Ses mesures décoratives, destinées à précariser les agents publics

En juin 2018, dans un contexte économique déjà délicat, le gouvernement avait annoncé une série de mesures pour réduire les dépenses de l’État, parmi lesquelles la réduction des effectifs des cabinets ministériels, la création de bons de caisse pour l’ensemble des personnels de l’État (afin de s’assurer de la présence effective des agents), la baisse des revenus des agents publics, la réduction des effectifs dans les principales institutions, ainsi que le gel des recrutements pendant trois ans. De nouvelles mesures pour maîtriser la masse salariale de la fonction publique ont été adoptées en avril 2019. Des dispositions jugées positives par le patronat gabonais, mais qui ont provoqué une levée de boucliers, notamment de la part des syndicats, Dynamique unitaire – l’une des principales centrales – dénonçant des mesures « décoratives, destinées à précariser les agents publics ».

Plafonnement salutaire

Le mécanisme de défiscalisation de certains produits, instauré en 2012 et destiné à maîtriser les coûts de certains produits de consommation de base, a été renouvelé en juin dernier. Le nouveau dispositif d’exonération des droits de douane et de la TVA concerne 58 produits de première nécessité consommés essentiellement « par les ménages disposant de revenus modestes » : il s’agit notamment des produits laitiers, de la volaille, des cotis (petites côtes de porc) et de certaines variétés de riz.

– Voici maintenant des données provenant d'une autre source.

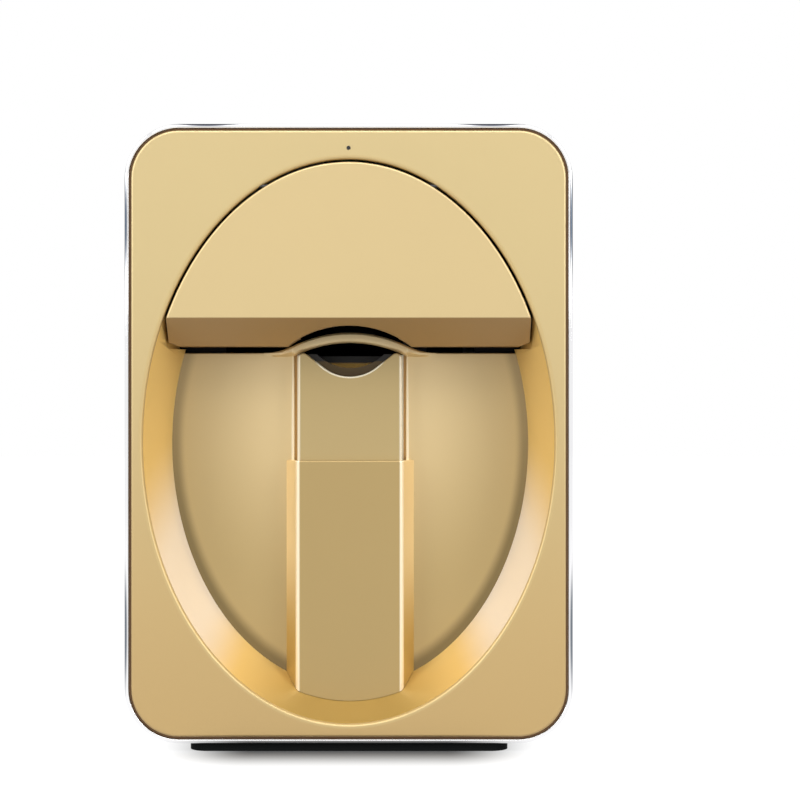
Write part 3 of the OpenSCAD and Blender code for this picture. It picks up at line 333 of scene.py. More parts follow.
# %% Grinding lines
def grinding_lines_group():
    """Fine lines along one axis: noise that is stretched far along it."""
    tree, given, made = new_group(
        "grinding_lines",
        [("Stretch", "Vector", (1.0, 0.02, 1.0)), ("Scale", "Float", 3000.0),
         ("Roughness", "Float", 0.25), ("Spread", "Float", 0.2)],
        [("Height", "Float"), ("Roughness", "Float")])
    stretched = vector_calc(tree, "MULTIPLY", object_coords(tree), given["Stretch"])
    lines = noise_in(tree, stretched, given["Scale"], 2)
    tree.links.new(lines, made["Height"])
    tree.links.new(varied(tree, lines, given["Spread"], given["Roughness"]), made["Roughness"])
    return tree


TONE_DRIFT = tone_drift_group()
PAINTED_LIGHT_ZONE = painted_light_zone_group()
FINE_GRAIN = fine_grain_group()
GRINDING_LINES = grinding_lines_group()
print("groups:", [g.name for g in bpy.data.node_groups])

# %% [markdown]
# ## Finishes
# Most of the machine is moulded plastic: with a sprayed gold coat in front, glossy white round the body,
# and dark and plain inside. The rest is metal and circuit board. One function makes each family, and a
# table gives each finish its own colour and values.


# %% A material with grain, drift and zones
def varied_colour(tree, colour, drift, zones):
    """A drifting colour with stacked zones of another tone, each (tone, centre, size, start, stop). The
    zones are painted light, shade and reflections.
    """
    base = (*colour, 1)
    for tone, centre, size, start, stop in zones:
        inputs = {"Inside": (*tone, 1), "Outside": base, "Centre": centre, "Size": size, "Start": start,
                  "Stop": stop}
        base = new_node(tree, "Group", inputs, node_tree=PAINTED_LIGHT_ZONE)["Color"]
    scale, amount = drift
    inputs = {"Color": base, "Scale": scale, "Amount": amount}
    return new_node(tree, "Group", inputs, node_tree=TONE_DRIFT)["Color"]


def new_finish(name, base_colour, texture, inputs, bump, looks):
    """A Principled material. A texture group gives its roughness and bump, and looks its plain values."""
    material, tree = empty_material(name)
    grain = new_node(tree, "Group", inputs, node_tree=texture)
    relief = new_node(tree, "Bump", {"Strength": bump, "Distance": 0.02 * MM, "Height": grain["Height"]})
    varying = {"Base Color": varied_colour(tree, *base_colour), "Roughness": grain["Roughness"],
               "Normal": relief["Normal"]}
    shader = new_node(tree, "BsdfPrincipled", {**looks, **varying})
    new_node(tree, "OutputMaterial", {"Surface": shader[0]})
    return material


# %% Families of finish
def gold_coat(name, colour, zones=(), roughness=0.36):
    """Satin gold: fine metal flake in a clear coat."""
    return new_finish(name, (colour, (14.0, 0.05), zones), FINE_GRAIN,
                      {"Scale": 2600.0, "Roughness": roughness, "Spread": 0.05}, 0.10,
                      {"Metallic": 0.30, "Coat Weight": 0.12, "Coat Roughness": 0.22})


def plastic(name, colour, roughness, grain, bump, coat=0.0, drift=0.06, ior=1.5):
    return new_finish(name, (colour, (30.0, drift), ()), FINE_GRAIN,
                      {"Scale": grain, "Roughness": roughness, "Spread": 0.08}, bump,
                      {"Coat Weight": coat, "Coat Roughness": 0.06, "IOR": ior})


def metal(name, colour, roughness, along, bump=0.12, spread=0.15, zones=()):
    """Ground or drawn metal, with its lines along one axis."""
    return new_finish(name, (colour, (60.0, 0.08), zones), GRINDING_LINES,
                      {"Stretch": along, "Scale": 2500.0, "Roughness": roughness, "Spread": spread}, bump,
                      {"Metallic": 1.0})


# %% [markdown]
# ## Zones of painted light and shade
# The curved gold mouldings throw light on each other, and their rims, grooves and undersides are seen in
# lighter and darker bands that are too fine for the lamps here. Each band is painted into the colour as a
# zone of another tone, as painted light, shade and reflections: a soft oval, slab or frame, given by its
# centre, its half sizes, and where the blend starts and stops as shares of them. FAR stands for a half size
# without an end. Later zones lie over earlier ones.

# %% Sizes of the zones
FAR = 9.0
GROOVE = 0.75 * MM
GROOVE_D = 1.5 * MM
OVAL_RIM = 1.2 * MM
UNDERSIDE = 6 * MM
SLOT_EDGE = 18.2 * MM
SLOT_REACH = 34 * MM
SLEEVE_EDGE = 17.1 * MM
PLATE_EDGE = 17.0 * MM
REST_EDGE = 15.9 * MM
SCOOP_R = 13.5 * MM
SCOOP_Z = EDGE_Z - 7.6 * MM + SCOOP_R
SCOOP_RIM = SCOOP_R + 0.5 * MM
# The colour of the painted highlights on bright rounded edges.
PAINTED_EDGE_HIGHLIGHT = (1.0, 0.86, 0.62)

# %% Zones of painted light and shade on the gold pieces
# Painted light and shade: paler at the top, a brown painted shade in the groove next to the trim ring, and a
# duller painted tone on the oval's rounded rim, where the light catches it
PANEL_PAINTED_LIGHT_AND_SHADE = [
    ((0.68, 0.53, 0.26), (0, 0, panel_high.z), (FAR, FAR, PANEL_H), 0.2, 1.0),
    ((0.16, 0.075, 0.018), (0, 0, 0), (FAR, -FRONT - GROOVE_D / 2, FAR), 0.998, 1.002),
    ((0.66, 0.49, 0.22), (0, 0, OVAL_Z), (OVAL_A + OVAL_RIM, FAR, OVAL_B + OVAL_RIM), 0.995, 1.005)]
# Painted shade: the sloped underside lies in shade and is painted a darker brown gold
COVER_PAINTED_SHADE = [
    ((0.42, 0.265, 0.105), (0, 0, SHELF_Z - UNDERSIDE), (FAR, FAR, COVER_EDGE - SHELF_Z + UNDERSIDE),
     0.98, 1.01)]
# Painted light on its lower sides, and a brown painted shade at its lowest point
WALL_PAINTED_LIGHT_AND_SHADE = [
    ((0.95, 0.83, 0.68), (49.5 * MM, 0, 54 * MM), (18 * MM, FAR, 42 * MM), 0.35, 1.15),
    ((0.42, 0.27, 0.065), (0, 0, 10 * MM), (38 * MM, FAR, 22 * MM), 0.3, 1.3)]
# Painted light and shade: darker along the floor's rim, where the wall shades it, pale below the hood, and
# painted highlights at the slot's two edges
BAY_PAINTED_LIGHT_AND_SHADE = [
    ((0.50, 0.365, 0.155), (0, 0, FLOOR_Z), (FLOOR_A, FAR, FLOOR_B), 0.92, 0.98),
    ((0.84, 0.65, 0.35), (0, 0, EDGE_Z), (75 * MM, FAR, 85 * MM), 0.15, 1.0),
    (PAINTED_EDGE_HIGHLIGHT, (SLOT_EDGE, 0, EDGE_Z - SLOT_REACH), (0.5 * MM, FAR, SLOT_REACH), 0.8, 1.2)]
# Painted light: paler at the top, with painted highlights on the edges along the channel and a darker tone
# on the face between them
SLEEVE_PAINTED_LIGHT = [
    ((0.90, 0.69, 0.36), (0, 0, 85 * MM), (FAR, FAR, 50 * MM), 0.4, 1.1),
    (PAINTED_EDGE_HIGHLIGHT, (0, 0, 0), (SLEEVE_EDGE, FAR, FAR), 0.99, 1.01),
    ((0.47, 0.335, 0.135), (0, 0, 0), (REST_EDGE, FAR, FAR), 0.98, 1.01)]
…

Plafonner le coût de certains produits dans une économie libérale où les prix s’autorégulent est toujours risqué et peut parfois entraîner l’opposition de certains opérateurs économiques

La mesure a indéniablement eu un impact sur les ménages dits modestes et peut toujours être ajustée en fonction des produits. « Plafonner le coût de certains produits dans une économie libérale où les prix s’autorégulent est toujours risqué et peut parfois entraîner l’opposition de certains opérateurs économiques », souligne cependant Abbas Nziengui Mabika, secrétaire exécutif de la Confédération gabonaise des syndicats des commerçants (Cogasyc).